Termino, pois, este atestado de fidelidade ao modo de vida filosófico com estes meus dois aforismos, que me brotaram como duas flores na vastidão de um terreno árido e desértico. Eles me reconduzirão ao silêncio próprio daqueles que vivem imersos na ocupação com a leitura, mas não o farão sem a promessa de que esse silêncio será, em breve, interrompido para que se faça auscultar o Lógos da necessidade da filosofia.
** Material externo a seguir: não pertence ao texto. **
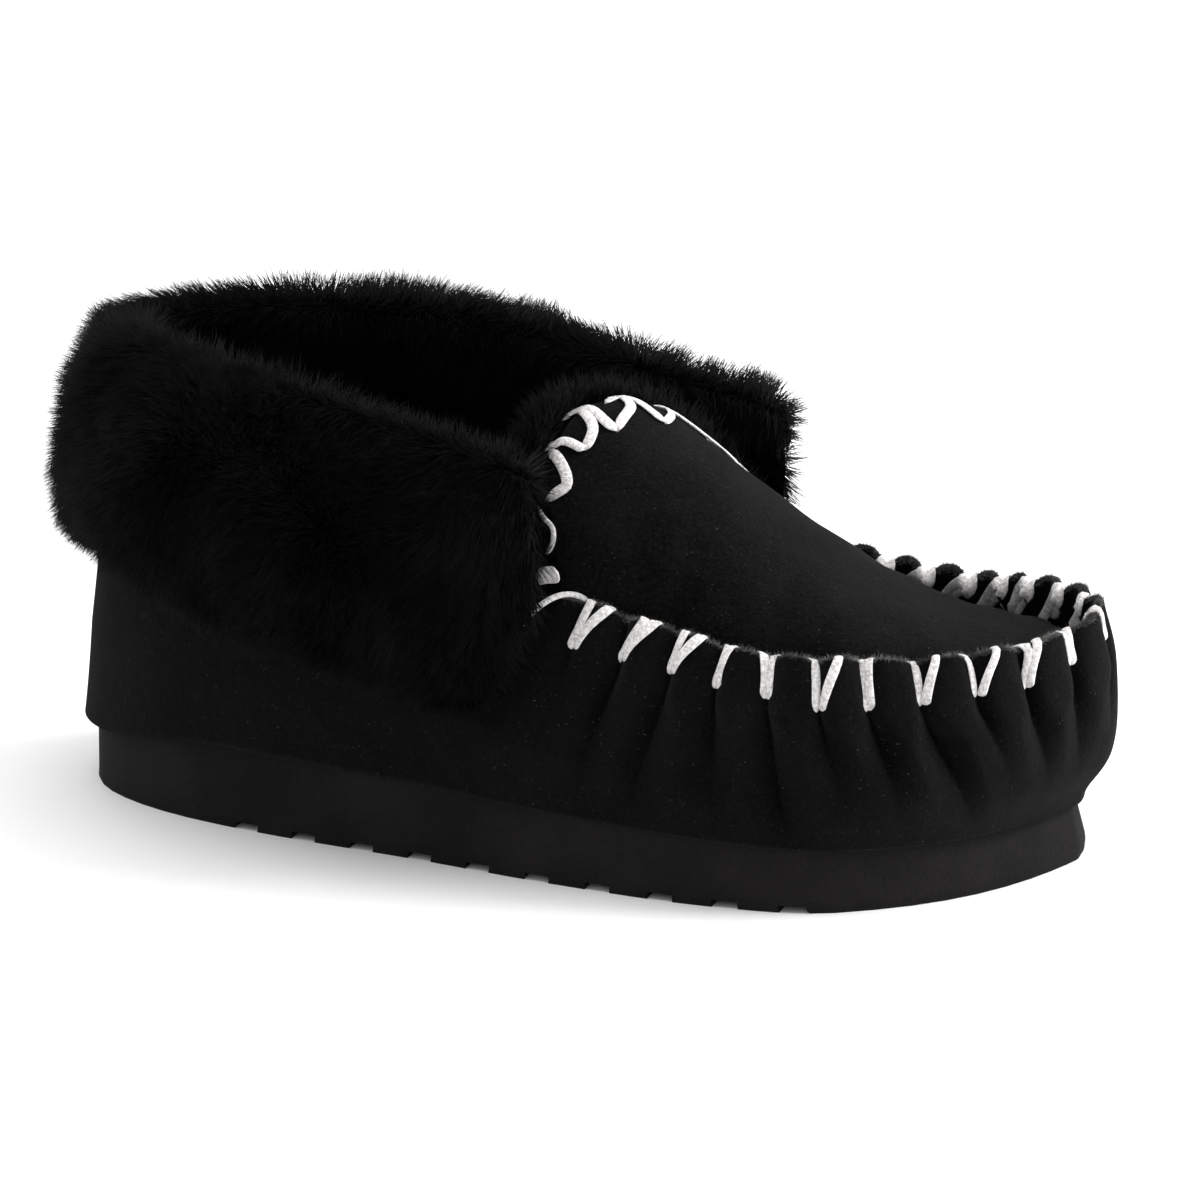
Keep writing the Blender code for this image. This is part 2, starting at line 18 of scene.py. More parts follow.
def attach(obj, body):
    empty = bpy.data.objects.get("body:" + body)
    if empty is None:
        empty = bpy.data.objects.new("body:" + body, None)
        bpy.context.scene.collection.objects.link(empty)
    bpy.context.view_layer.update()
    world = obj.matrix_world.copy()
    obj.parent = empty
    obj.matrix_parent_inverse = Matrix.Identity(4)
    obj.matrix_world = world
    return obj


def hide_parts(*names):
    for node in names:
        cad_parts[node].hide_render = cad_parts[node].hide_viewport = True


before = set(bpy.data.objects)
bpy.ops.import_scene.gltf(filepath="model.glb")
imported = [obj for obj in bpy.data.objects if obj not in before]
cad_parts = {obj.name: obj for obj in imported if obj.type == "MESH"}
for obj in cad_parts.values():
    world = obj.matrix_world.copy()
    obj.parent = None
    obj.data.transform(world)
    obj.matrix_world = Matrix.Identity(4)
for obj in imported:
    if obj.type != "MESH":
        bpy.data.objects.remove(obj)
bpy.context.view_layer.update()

Da necessidade da filosofia

Depois de Nietzsche, pretender que a filosofia é a busca da verdade é sinal de um inveterado mal-entendido; no entanto, me parece ainda justo falar da filosofia como uma experiência de profunda intimidade com o saber. O filósofo continua sendo o verdadeiro amigo do saber, aquele para quem a vida deve pôr-se a serviço da sabedoria, e a filosofia deve conduzi-lo na determinação da melhor maneira de viver. Na origem da filosofia, não só persiste a evidência de que há diferentes maneiras de viver, como também era evidente que algumas maneiras de viver eram inferiores e outras superiores. A filosofia era então procurada por aqueles que desejavam se tornar os melhores seres humanos e viver tão bem quanto um ser humano pudesse viver. Justificar uma forma de vida superior equivale, portanto, a justificar a própria necessidade da filosofia.

Da maturidade de espírito

A maturidade de espírito não é uma conquista da idade avançada; ela pode se dar em tenra idade, antes mesmo de aprendermos a fazer contas. O ápice da maturação espiritual se atinge quando cada um descobre, por intuição, sua irrelevância. É sinal de maturidade de espírito ousar dizer a si mesmo, todas as manhãs, "cosmologicamente, sou um ser irrelevante". A filosofia vem, em seguida, em socorro daqueles que, alcançado a beatitude de tal conhecimento, pretendem dignificar a irrelevância cósmica de sua existência, precária e sem sentido último.